Duas manas reencontram-se numa tarde de primavera.
São tão diferentes.
Uma tem o rosto marcado pelo sofrimento de uma vida vivida em prol dos seus. Roubaram-lhe o marido cedo de mais.
A outra é a cara da mãe, tem os cabelos grisalhos e já se apoia numa bengala.
Que saudades eu tenho.
Lembro-me de regressar da escola, ao final da tarde, dar-lhe o lanche e deitar-me no tapete da sala a ver a Carrinha Mágica e a comer bolachas de manteiga e chocolate até mais alguém chegar a casa.
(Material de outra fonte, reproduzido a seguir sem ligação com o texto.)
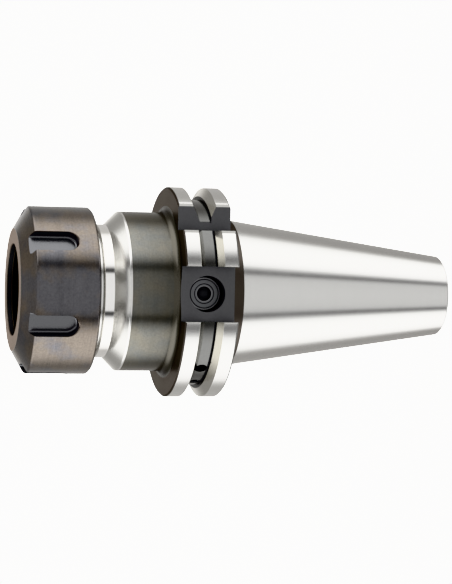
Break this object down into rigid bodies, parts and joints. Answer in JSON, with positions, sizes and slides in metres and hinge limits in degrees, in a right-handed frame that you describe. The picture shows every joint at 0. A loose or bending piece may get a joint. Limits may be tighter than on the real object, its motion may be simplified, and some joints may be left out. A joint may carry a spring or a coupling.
{
  "type": "collet chuck holder",
  "caption": "Steep-taper tool holder with a gripper flange, drive slots and a collet nose closed by a slotted clamping nut that screws on and off.",
  "frame": {"origin": "centre of the small end face of the taper, on the axis, where the part stands", "axes": "+Z along the axis from the small end of the taper to the clamping nut, -Y out of the drive slot with the screw, +X toward the side of the orientation notch"},
  "size_m": [0.0636, 0.0614, 0.1334],
  "materials": {
    "holder_steel": "taper, lands, flanks, cone and neck ground bright; body, flange faces, slots and notch blackened satin",
    "nut_steel": "turned and oxidised dark grey-brown, satin",
    "black_screw": "black oxide, satin",
    "spring_steel": "plain spring steel"
  },
  "bodies": {
    "holder": {"holder_body": "holder_steel", "slot_screw": "black_screw", "balance_screw": "black_screw"},
    "press_ring_body": {"press_ring": "nut_steel"},
    "nut": {"clamping_nut": "nut_steel", "ring_circlip": "spring_steel"}
  },
  "joints": [
    {"name": "nut_travel", "type": "slide", "parent": "holder", "child": "press_ring_body", "axis": [0, 0, 1], "range_m": [0, 0.0105]},
    {"name": "nut_turn", "type": "hinge", "parent": "press_ring_body", "child": "nut", "pos_m": [0, 0, 0.12], "axis": [0, 0, 1], "range_deg": [0, 2520]}
  ],
  "couplings": [
    {"joint": "nut_travel", "follows": "nut_turn", "m_per_rad": 0.00023873}
  ]
}
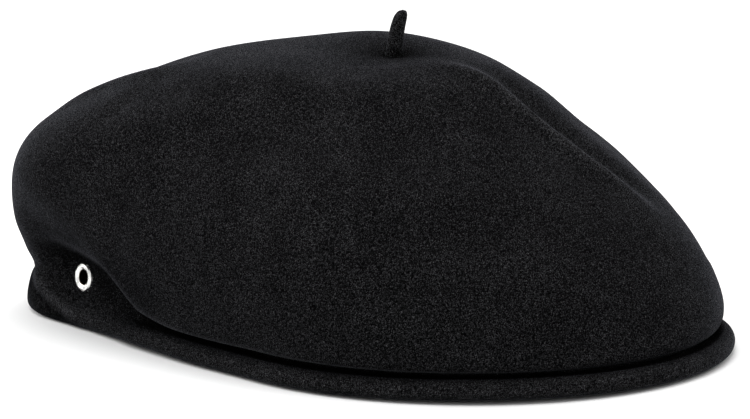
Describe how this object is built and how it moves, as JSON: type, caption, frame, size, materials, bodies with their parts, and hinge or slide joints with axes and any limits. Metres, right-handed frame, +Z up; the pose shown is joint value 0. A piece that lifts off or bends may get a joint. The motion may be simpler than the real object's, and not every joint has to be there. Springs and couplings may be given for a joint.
{
  "type": "moulded felt beret",
  "caption": "Moulded felt beret with a rolled edge, a felt stalk at its crown, vent eyelets in its sides and a ribbed ribbon sweatband.",
  "frame": {"origin": "middle of the rolled edge's length and width, on the plane the edge rests on", "axes": "+Z up out of the crown, -Y towards the front of the beret, +X towards the wearer's left"},
  "size_m": [0.1686, 0.2411, 0.1043],
  "materials": {
    "felt": "fulled wool felt, near black, matt with a cool grey bloom",
    "ribbon": "black grosgrain, ribbed across",
    "thread": "black polyester thread",
    "label": "woven off-white satin tape, blank",
    "nickel": "nickel-plated brass, satin bright"
  },
  "bodies": {
    "beret": {"crown_shell": "felt", "stalk_anchor": "felt", "anchor_stitches": "thread", "eyelet_left": "nickel", "eyelet_right": "nickel", "eyelet_washer_left": "nickel", "eyelet_washer_right": "nickel", "sweatband": "ribbon", "sweatband_join": "ribbon", "sweatband_stitches": "thread", "size_label": "label", "care_label": "label"},
    "stalk": {"stalk": "felt"}
  },
  "joints": [
    {"name": "stalk_lean", "type": "hinge", "parent": "beret", "child": "stalk", "pos_m": [0, -0.011, 0.09], "axis": [1, 0, 0], "range_deg": [-35, 35], "stiffness_Nm_per_rad": 0.002}
  ]
}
Recordam-se desses desenhos animados?
Ah, como eu viajava com toda aquela magia!
Ainda tenho na memória o lugar onde ela gostava de colocar a cadeira nos dias de sol sempre com o lenço na cabeça e o xaile pelas costas.
As manas conversam.
O ambiente está pesado.
Eu sinto.
Toda a gente sente.
Falam sobre este e aquele.
Falam sobre o tempo.
Evitam o assunto.
O tempo resfria como se de uma verdadeira despedida se tratasse.
Eu dou um beijo à mana e digo "venha visitar-nos" e um com um sorriso responde-me "até um dia minha filha".
A noite chega e com ela a esperança de que não seja um adeus.